I started casting round balls for my flintlock about 1975, and bullets for my Ruger 357 handgun soon afterward. Over the years I have made bullets for a dozen or more rifle and pistol cartridges. I have designed bullets and had custom molds made. I considered most of my cast bullet loads successful and ever had a couple of rifles which regularly gave minute of angle accuracy with my cb loads. In other words, I thought I knew about cast bullets and handloading. However, I recently discovered that even after reading books and websites I never learned several important things.
There must be many cast bullet shooters who, like me, have absolutely no technical or scientific background. I never even took a course in mechanical drawing. Those of you who understand such things often assume non-technical readers can talk your language, but often we only half understand you. It is possible to make rather accurate loads for modern rifles without knowing much more than the basics, but antique rifles pose other problems.
For example, my experience is that most modern guns have a grove dia set by SAAMI specs and the advice from the Lyman Cast Bullet Handbook to "slug your barrel" isn't usually needed. Most .30 cal rifles have a groove dia of .308". Cast bullet shooters found years ago that bullets .001"-.003" over grove dia usually work well. When we slug a modern .30 cal barrel we know what the slug should measure, and we often look at the scale on the mic and see what we expected to see. Variations in groove dia are within the .001"-.003" acceptable range, so even inaccurate measurements are within tolerance.

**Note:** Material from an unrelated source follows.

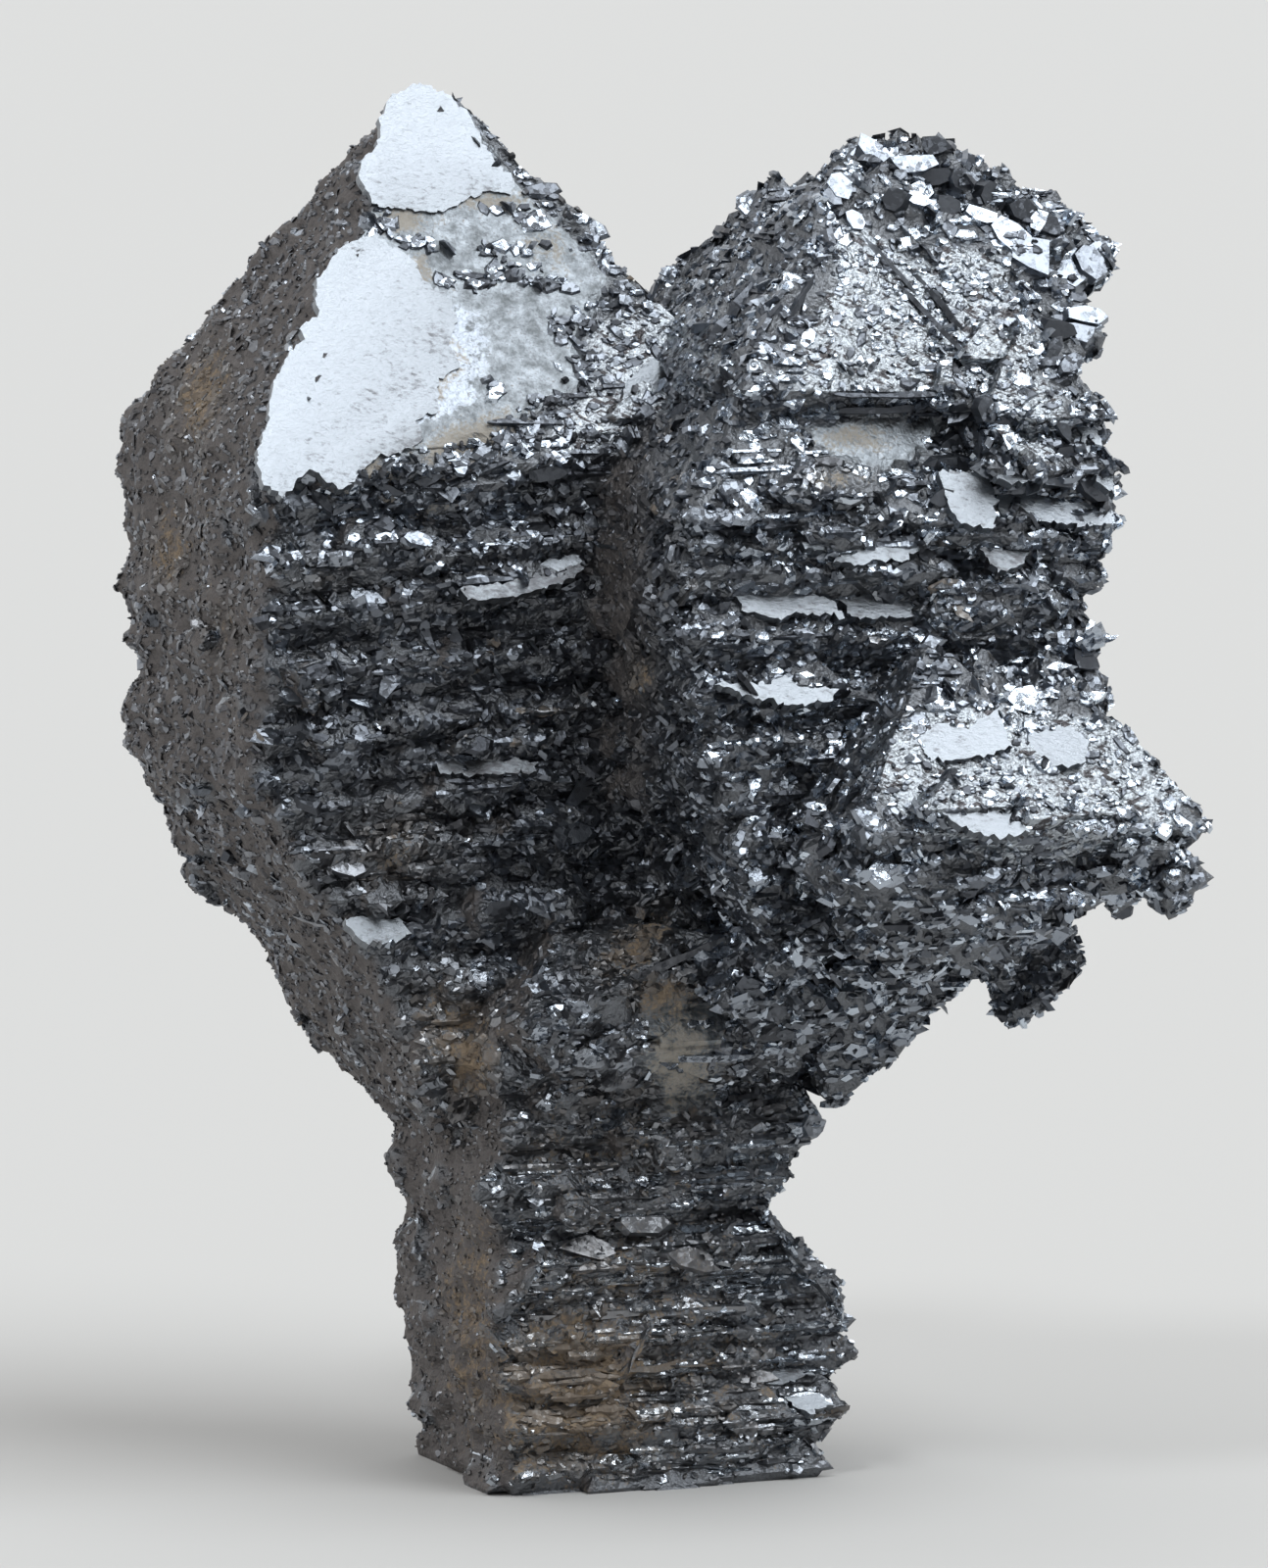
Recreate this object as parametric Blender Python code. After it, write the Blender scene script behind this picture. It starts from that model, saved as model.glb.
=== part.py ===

I recently bought a 1893 Marlin levergun in cal 32-40. Handloads with .321" dia cast bullets and factory ammo showed keyholes at 50 yds. I dusted off the dial caliper and measured a slug--.330" I measured. Before spending money on a custom mold and sizer die I used a micrometer to measure another slug. .326" This discrepancy led me to a couple of days trying to learn some of the things machinists and other technically trained people know, but which I'll bet many other handloaders do not.
I'm not going to teach a course, but I hope this is useful to some of you.
1. The internet. Many of you are too old to be really proficient with the net. I used the computer to check on a few internet gun forums and to order stuff from Midway. I have discovered that there are dozens of websites and videos a cast bullet shooter may want to see, including all sorts of amiture gunsmithing instructions. Just Google a topic or question and there probably is something useful. Including:
2. Caliper or micrometer. There are many machinists forums and sites, and a brief query obvipusproduced an explanation of why the mic is usually more accurate and repeatable, as well as instructions on how to use both of them. Incorrect use is bound to produce inaccurate measurements, and of course, I have been using them wrong for years.
3. Precision hole dia. Bullet sizer dies are made by Lyman, Lee, and Saeco in common sizes, but what do you do if no one makes one the size you need? I want one .326" and the obvious way to do this is to get a .325" die from Lyman (about $30 from midway)and enlarge the hole. A drill bit is not going to work, but if you go to the McMaster-Carr website you will find hundreds of reamers, hones, burrs, and other tools to produce holes that are polished and precise. Instructions on when and how to use them. I have not done this yet but I have ordered taps, dies, and other machinist tools from them. Reasonably priced, fast service, and much wider selection than Browells..
4. NOE Molds. The owner is a shooter who makes custom molds to your specs. He also sells a bullet sizing die much like the Lee lube-sizer (about $20) but with interchangeable inserts for a wide range of bullet dia. I just ordered one for the .326" dia for about $70, but if I want other sizes I can get them for less than $10 each. Since neither Lee or Lyman makes a .326 sizer die, this looks like a good deal. Inside neck expanders for the Lee flaring tool for $6.50 each.
This is too long, and many of you know all of it, but I hope its is useful for others who cannot take a gunsmithing course. If David wants to delete it, that's ok by me.